All but one of those small thrusters restarted in flight. But engineers remain perplexed as to why some thruster seals appear to swell, obstructing the propellant lines, then revert to their normal size.
These 28 thrusters are vital. Besides needed for space station rendezvous, they keep the capsule pointed in the right direction at flight’s end as bigger engines steer the craft out of orbit. Coming in crooked could result in catastrophe.
With the Columbia disaster still fresh in many minds — the shuttle broke apart during reentry in 2003, killing all seven aboard — NASA embraced open debate over Starliner’s return capability. Dissenting views were stifled during Columbia’s doomed flight, just as they were during Challenger’s in 1986.
Despite Saturday’s decision, NASA isn’t giving up on Boeing.

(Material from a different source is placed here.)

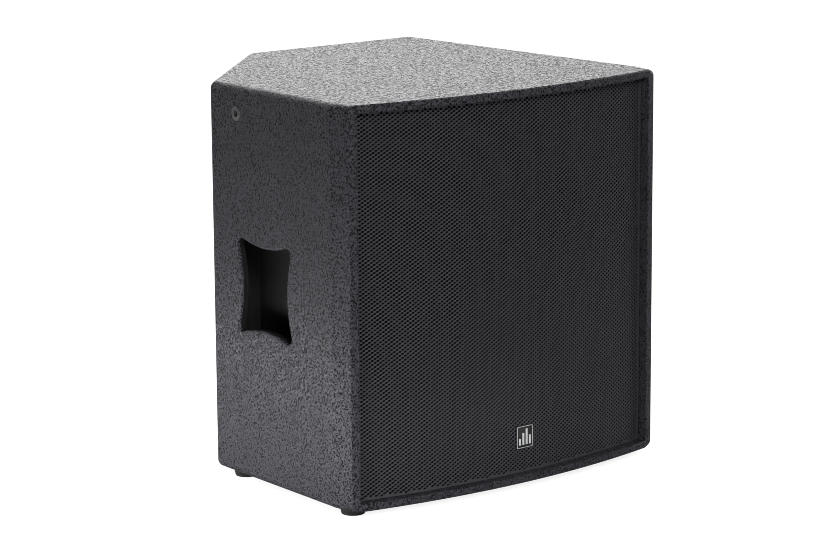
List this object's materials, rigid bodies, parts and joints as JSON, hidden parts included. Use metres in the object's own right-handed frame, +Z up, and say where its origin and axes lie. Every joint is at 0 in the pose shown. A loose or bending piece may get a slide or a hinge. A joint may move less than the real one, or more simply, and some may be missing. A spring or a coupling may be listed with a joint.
{
  "type": "subwoofer cabinet",
  "caption": "Ported subwoofer cabinet with bowed perforated grille, cut rear corner, hand holes, rigging inserts, rubber feet and a moving driver cone.",
  "frame": {"origin": "centre of the overall box in plan, at the bottom of the rubber feet", "axes": "+Z up; the bowed grille faces -Y, so +X is on the right of someone who looks at the grille; the cut rear corner is at -X and +Y"},
  "size_m": [0.597, 0.5979, 0.597],
  "materials": {
    "structured_paint": "structured dark grey polyurethane paint on birch plywood, satin pebble grain",
    "black_painted_ply": "matt black painted plywood",
    "birch_ply": "raw birch plywood",
    "grille_steel": "black powder coat, satin",
    "acoustic_foam": "open-cell foam",
    "spring_steel": "bright spring steel",
    "badge_plate": "black gloss with pale raised marks",
    "cast_aluminium": "black powder-coated casting",
    "black_rubber": "matt black",
    "treated_cloth": "coated cloth",
    "paper_cone": "pressed paper pulp",
    "former_glass_fibre": "glass-fibre laminate",
    "copper_wire": "enamelled copper",
    "spider_cloth": "resin-treated cotton",
    "zinc_plated_steel": "zinc plated",
    "ferrite": "ground ferrite",
    "black_plastic": "fine moulded grain",
    "red_plastic": "moulded",
    "black_steel": "black oxide",
    "socket_plastic": "moulded",
    "red_insulation": "flexible sleeve",
    "black_insulation": "flexible sleeve",
    "wadding": "polyester wadding",
    "dull_steel": "dull bare steel"
  },
  "bodies": {
    "cabinet": {"top_panel": "structured_paint", "bottom_panel": "structured_paint", "left_side_panel": "structured_paint", "right_side_panel": "structured_paint", "corner_panel": "structured_paint", "rear_panel": "structured_paint", "front_rail_left": "structured_paint", "front_rail_right": "structured_paint", "baffle": "black_painted_ply", "window_brace": "birch_ply", "handle_pocket_left": "black_painted_ply", "handle_pocket_right": "black_painted_ply", "grille_batten_top": "black_painted_ply", "grille_batten_bottom": "black_painted_ply", "grille": "grille_steel", "grille_foam": "acoustic_foam", "grille_springs": "spring_steel", "badge": "badge_plate", "driver_basket": "cast_aluminium", "driver_gasket": "black_rubber", "surround_clamp_ring": "black_rubber", "surround": "treated_cloth", "spider": "spider_cloth", "top_plate": "zinc_plated_steel", "magnet": "ferrite", "back_plate": "zinc_plated_steel", "driver_terminals": "red_plastic", "tinsel_leads": "copper_wire", "driver_screws": "black_steel", "tee_nuts": "zinc_plated_steel", "port_tube_upper_left": "black_plastic", "port_tube_upper_right": "black_plastic", "port_tube_lower_left": "black_plastic", "port_tube_lower_right": "black_plastic", "connector_dish": "black_plastic", "dish_gasket": "black_rubber", "dish_screws": "black_steel", "input_socket": "socket_plastic", "link_socket": "socket_plastic", "socket_screws": "black_steel", "lead_positive": "red_insulation", "lead_negative": "black_insulation", "damping_rear": "wadding", "damping_top": "wadding", "damping_bottom": "wadding", "damping_corner": "wadding", "rigging_insert_left": "dull_steel", "rigging_insert_right": "dull_steel", "foot_front_left": "black_rubber", "foot_front_right": "black_rubber", "foot_side_left": "black_rubber", "foot_rear_left": "black_rubber", "foot_rear_right": "black_rubber", "foot_screws": "zinc_plated_steel"},
    "diaphragm": {"cone": "paper_cone", "dust_cap": "paper_cone", "voice_coil_former": "former_glass_fibre", "voice_coil_winding": "copper_wire"}
  },
  "joints": [
    {"name": "cone_travel", "type": "slide", "parent": "cabinet", "child": "diaphragm", "axis": [0, -1, 0], "range_m": [-0.01, 0.01], "deforming": ["surround", "spider", "tinsel_leads"]}
  ]
}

NASA went into its commercial crew program a decade ago wanting two competing U.S. companies ferrying astronauts in the post-shuttle era. Boeing won the bigger contract: more than $4 billion, compared with SpaceX’s $2.6 billion.
With station supply runs already under its belt, SpaceX aced its first of now nine astronaut flights in 2020, while Boeing got bogged down in design flaws that set the company back more than $1 billion. NASA officials still hold out hope that Starliner’s problems can be corrected in time for another crew flight in another year or so.